If I become the perfect me the world may not approve. I may look poor to the world, I may look stupid, I may look laughable but the world looks poor, stupid and laughable to me a lot of the time now.
I think the world is often vain and shallow. More often than not the world cannot tell the difference between a pile of sh*t and a diamond.
The world gives money and possessions, respect and admiration, power and positions to PAEDOPHILES! The world abuses, tortures, steals, mutilates and destroys things of real value like the trust of a child, the habitat of rare species, even the air we breathe!
The world mocks and spits on God, faith, love, trust, innocence, faithfulness, loyalty and all the things that, in my opinion, make living worthwhile. The world is greedy, selfish, abusive, power-mad, sex-crazed and money hungry.
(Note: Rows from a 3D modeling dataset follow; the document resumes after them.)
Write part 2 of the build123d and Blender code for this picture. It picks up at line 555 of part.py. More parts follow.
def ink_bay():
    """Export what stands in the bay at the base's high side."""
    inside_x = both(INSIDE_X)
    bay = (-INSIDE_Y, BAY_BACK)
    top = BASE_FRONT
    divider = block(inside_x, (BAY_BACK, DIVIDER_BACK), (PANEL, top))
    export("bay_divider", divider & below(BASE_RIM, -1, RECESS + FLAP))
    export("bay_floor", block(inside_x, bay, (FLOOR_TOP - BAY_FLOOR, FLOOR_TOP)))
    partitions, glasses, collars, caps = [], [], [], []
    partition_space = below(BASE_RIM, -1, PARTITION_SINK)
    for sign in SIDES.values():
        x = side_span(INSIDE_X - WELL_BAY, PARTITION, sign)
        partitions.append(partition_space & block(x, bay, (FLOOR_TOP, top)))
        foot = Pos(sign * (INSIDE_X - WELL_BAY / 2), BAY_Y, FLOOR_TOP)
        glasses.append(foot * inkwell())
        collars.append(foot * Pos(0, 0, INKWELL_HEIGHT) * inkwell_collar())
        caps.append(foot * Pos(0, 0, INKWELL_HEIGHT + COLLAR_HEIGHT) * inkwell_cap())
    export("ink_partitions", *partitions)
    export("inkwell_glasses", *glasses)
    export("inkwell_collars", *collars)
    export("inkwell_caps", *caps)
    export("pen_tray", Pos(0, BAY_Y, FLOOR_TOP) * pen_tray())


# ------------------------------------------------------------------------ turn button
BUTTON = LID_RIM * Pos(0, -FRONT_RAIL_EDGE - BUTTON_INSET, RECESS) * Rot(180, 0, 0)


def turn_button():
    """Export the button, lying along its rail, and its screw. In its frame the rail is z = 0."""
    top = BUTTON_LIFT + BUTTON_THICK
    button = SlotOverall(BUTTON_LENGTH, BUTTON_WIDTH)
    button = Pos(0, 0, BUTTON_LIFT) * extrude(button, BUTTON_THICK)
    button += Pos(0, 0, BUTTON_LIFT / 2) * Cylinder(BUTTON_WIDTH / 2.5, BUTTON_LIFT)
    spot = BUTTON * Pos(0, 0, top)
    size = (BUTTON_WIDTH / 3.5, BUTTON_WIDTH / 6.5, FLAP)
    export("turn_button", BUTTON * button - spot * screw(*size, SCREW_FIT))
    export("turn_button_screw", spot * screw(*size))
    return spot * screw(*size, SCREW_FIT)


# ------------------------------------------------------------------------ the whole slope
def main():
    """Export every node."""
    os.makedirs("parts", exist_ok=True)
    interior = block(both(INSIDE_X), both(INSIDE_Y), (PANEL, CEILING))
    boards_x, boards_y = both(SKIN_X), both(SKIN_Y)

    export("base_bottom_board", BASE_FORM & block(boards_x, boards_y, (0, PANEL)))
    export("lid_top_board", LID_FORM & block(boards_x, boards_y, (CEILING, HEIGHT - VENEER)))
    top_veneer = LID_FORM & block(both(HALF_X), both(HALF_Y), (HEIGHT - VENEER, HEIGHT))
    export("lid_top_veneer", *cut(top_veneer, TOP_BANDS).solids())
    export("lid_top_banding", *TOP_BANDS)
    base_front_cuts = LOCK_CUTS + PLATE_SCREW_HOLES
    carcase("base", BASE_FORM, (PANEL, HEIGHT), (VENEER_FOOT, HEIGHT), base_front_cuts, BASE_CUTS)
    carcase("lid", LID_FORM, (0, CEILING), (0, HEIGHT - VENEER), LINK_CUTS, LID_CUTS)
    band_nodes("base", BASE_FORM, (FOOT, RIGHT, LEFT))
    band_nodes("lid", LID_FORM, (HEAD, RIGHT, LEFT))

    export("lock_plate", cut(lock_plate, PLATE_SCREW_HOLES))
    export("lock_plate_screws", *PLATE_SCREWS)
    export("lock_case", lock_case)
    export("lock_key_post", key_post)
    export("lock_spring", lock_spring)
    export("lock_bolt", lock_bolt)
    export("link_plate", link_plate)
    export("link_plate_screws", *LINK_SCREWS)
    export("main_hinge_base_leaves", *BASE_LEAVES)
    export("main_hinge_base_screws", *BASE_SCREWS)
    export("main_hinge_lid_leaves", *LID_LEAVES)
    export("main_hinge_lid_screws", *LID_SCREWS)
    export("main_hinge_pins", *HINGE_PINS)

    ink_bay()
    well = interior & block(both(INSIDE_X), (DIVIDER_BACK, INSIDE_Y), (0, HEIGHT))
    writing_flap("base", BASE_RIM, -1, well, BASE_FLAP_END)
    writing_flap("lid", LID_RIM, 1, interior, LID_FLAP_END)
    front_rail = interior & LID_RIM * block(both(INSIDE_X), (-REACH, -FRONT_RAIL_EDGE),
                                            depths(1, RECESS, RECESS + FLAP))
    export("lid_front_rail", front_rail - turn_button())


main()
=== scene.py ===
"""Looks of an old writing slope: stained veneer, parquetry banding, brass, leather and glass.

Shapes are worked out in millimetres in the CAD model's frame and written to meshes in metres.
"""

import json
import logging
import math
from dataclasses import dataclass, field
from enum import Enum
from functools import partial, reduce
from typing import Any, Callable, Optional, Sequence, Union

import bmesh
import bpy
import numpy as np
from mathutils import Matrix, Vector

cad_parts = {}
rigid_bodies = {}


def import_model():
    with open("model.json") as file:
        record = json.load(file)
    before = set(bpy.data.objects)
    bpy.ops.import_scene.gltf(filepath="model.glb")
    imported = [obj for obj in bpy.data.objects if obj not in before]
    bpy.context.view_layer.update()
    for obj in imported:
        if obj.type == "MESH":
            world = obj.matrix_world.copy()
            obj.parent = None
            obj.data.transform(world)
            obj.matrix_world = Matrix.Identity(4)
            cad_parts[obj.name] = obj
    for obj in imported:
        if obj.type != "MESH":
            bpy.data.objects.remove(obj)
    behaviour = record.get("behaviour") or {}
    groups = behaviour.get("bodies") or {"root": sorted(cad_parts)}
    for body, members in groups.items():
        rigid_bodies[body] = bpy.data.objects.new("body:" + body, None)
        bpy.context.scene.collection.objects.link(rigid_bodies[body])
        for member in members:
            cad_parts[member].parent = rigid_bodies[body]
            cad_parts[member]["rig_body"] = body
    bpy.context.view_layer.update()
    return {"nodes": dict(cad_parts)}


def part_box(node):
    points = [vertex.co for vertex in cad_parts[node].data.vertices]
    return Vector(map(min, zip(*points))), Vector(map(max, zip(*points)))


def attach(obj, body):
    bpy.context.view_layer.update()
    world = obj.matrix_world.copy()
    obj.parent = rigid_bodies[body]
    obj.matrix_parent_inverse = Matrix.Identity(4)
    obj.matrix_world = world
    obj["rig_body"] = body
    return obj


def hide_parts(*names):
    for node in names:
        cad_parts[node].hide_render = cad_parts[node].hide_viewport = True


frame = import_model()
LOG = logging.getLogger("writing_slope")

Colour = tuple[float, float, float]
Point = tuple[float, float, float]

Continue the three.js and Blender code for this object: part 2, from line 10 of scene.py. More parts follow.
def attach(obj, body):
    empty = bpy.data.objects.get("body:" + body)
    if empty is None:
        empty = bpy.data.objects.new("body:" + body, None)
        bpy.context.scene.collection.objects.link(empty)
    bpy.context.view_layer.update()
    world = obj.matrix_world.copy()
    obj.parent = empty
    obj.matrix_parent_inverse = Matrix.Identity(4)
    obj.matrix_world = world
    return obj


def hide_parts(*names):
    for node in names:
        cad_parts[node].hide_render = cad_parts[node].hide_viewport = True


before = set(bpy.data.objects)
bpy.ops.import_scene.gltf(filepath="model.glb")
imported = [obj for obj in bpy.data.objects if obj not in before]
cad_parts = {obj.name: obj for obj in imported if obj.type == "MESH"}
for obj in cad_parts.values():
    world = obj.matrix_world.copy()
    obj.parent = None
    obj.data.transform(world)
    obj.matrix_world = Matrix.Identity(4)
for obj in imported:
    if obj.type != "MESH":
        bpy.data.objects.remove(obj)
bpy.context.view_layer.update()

Where was the world when I was being abused as a child? The world told me I was nothing. The world said I had no rights. The world claimed I had no worth, no value, nothing of interest to it apart from my body. The world told me a big fat pack of lies and stomped all over me in those days.
The world has nothing to say that I wish to hear any more. I know the world tells massive lies. I don’t respect liars so let the world think what it wants. I’m not going to play it’s stupid power games or follow the mob to savage the weakest links. I’m not going to chase it’s goals – I have my own. I don’t admire the people the world worships so I don’t want to be them. No amount of money, no possession, no lover, could ever be worth as much to me, or be as essential to my well-being, as my self-esteem.
Having good self-esteem is a pretty heady feeling and one I strongly recommend. It is the best cure available for anyone who suffers from jealousy or envy. It’s a pretty powerful antidote to loneliness too. If you genuinely like and respect yourself you don’t mind being in your own company.